### GIVEN REQUEST
Pull out every line below that contains the word "parts".

### RECORDS SUPPLIED

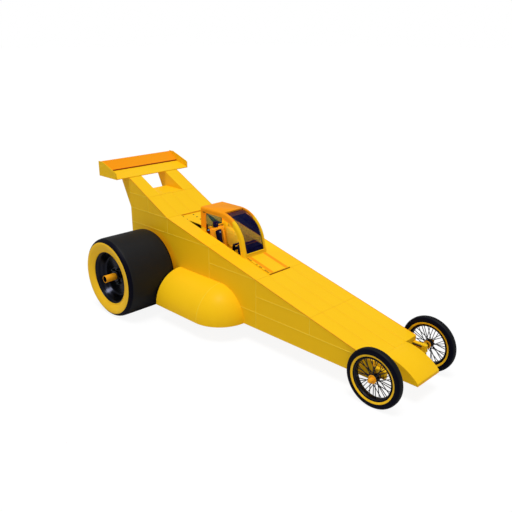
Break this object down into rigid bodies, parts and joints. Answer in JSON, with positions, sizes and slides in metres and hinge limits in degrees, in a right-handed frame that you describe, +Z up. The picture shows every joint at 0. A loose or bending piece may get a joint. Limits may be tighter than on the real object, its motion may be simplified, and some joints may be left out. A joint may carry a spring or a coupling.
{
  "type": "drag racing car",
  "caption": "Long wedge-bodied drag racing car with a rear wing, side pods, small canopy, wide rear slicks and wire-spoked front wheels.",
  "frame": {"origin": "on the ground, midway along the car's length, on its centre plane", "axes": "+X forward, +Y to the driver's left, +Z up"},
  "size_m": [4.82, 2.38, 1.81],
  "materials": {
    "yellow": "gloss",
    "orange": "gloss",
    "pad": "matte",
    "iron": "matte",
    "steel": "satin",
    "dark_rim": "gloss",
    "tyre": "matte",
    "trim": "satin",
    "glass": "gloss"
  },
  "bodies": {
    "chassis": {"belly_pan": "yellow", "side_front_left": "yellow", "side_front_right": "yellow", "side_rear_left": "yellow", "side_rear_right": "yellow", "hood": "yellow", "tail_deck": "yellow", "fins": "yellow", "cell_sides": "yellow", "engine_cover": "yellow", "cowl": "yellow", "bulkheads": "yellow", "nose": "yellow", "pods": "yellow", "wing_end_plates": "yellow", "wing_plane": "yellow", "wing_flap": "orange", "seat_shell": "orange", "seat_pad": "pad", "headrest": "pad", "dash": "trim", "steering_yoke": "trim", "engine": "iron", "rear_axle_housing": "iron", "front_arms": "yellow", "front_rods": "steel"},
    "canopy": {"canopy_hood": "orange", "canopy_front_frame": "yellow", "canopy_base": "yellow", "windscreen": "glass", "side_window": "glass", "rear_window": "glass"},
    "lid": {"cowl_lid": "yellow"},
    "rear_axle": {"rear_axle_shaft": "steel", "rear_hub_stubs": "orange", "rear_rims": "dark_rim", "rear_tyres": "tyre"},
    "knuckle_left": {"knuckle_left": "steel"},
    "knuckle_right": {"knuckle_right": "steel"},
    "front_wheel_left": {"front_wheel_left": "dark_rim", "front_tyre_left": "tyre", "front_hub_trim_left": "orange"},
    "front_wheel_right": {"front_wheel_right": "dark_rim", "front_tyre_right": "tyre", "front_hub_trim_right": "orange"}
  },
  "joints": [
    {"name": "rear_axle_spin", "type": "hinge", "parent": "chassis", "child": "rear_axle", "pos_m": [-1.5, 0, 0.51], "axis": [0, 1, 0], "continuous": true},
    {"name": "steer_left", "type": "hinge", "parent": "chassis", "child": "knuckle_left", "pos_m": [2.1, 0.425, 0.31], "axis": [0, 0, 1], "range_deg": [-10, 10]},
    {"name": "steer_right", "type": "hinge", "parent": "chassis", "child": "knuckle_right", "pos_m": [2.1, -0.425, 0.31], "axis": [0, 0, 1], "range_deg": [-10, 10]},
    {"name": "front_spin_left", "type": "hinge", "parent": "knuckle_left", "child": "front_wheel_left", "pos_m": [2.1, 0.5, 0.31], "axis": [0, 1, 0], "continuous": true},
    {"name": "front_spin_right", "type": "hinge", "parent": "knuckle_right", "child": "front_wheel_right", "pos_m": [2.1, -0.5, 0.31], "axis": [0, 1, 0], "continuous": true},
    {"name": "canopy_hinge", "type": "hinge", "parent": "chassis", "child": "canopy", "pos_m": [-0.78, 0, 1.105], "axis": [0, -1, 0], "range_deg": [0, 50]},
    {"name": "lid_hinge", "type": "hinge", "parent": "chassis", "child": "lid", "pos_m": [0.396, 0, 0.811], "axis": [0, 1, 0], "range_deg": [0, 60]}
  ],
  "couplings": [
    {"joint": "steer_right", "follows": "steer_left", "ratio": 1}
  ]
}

---

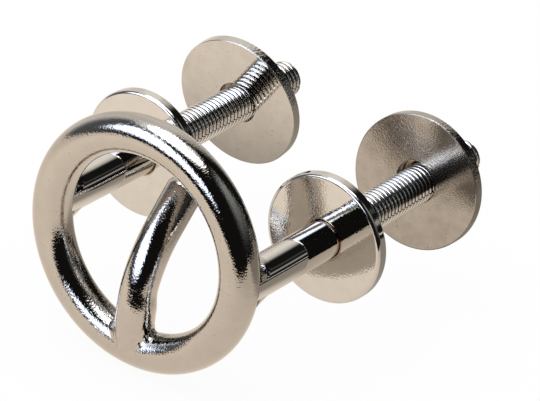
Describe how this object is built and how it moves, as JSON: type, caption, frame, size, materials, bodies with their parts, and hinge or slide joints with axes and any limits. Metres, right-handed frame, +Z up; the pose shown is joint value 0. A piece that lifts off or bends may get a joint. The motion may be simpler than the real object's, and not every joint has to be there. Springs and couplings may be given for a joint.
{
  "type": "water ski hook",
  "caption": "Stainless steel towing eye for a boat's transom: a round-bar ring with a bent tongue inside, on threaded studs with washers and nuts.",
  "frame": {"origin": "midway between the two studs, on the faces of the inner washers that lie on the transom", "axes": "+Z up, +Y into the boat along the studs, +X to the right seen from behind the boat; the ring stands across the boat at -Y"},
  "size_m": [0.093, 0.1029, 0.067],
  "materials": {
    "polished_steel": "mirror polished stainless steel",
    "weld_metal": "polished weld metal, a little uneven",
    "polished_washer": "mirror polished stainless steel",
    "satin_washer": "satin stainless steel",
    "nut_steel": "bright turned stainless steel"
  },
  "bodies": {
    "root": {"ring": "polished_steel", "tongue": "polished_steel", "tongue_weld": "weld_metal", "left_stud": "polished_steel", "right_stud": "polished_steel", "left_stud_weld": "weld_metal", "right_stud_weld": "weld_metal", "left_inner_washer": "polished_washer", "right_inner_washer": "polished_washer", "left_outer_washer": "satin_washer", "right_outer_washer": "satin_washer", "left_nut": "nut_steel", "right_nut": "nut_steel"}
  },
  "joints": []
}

### ANSWER FOR THIS EXERCISE
Break this object down into rigid bodies, parts and joints. Answer in JSON, with positions, sizes and slides in metres and hinge limits in degrees, in a right-handed frame that you describe, +Z up. The picture shows every joint at 0. A loose or bending piece may get a joint. Limits may be tighter than on the real object, its motion may be simplified, and some joints may be left out. A joint may carry a spring or a coupling.
Describe how this object is built and how it moves, as JSON: type, caption, frame, size, materials, bodies with their parts, and hinge or slide joints with axes and any limits. Metres, right-handed frame, +Z up; the pose shown is joint value 0. A piece that lifts off or bends may get a joint. The motion may be simpler than the real object's, and not every joint has to be there. Springs and couplings may be given for a joint.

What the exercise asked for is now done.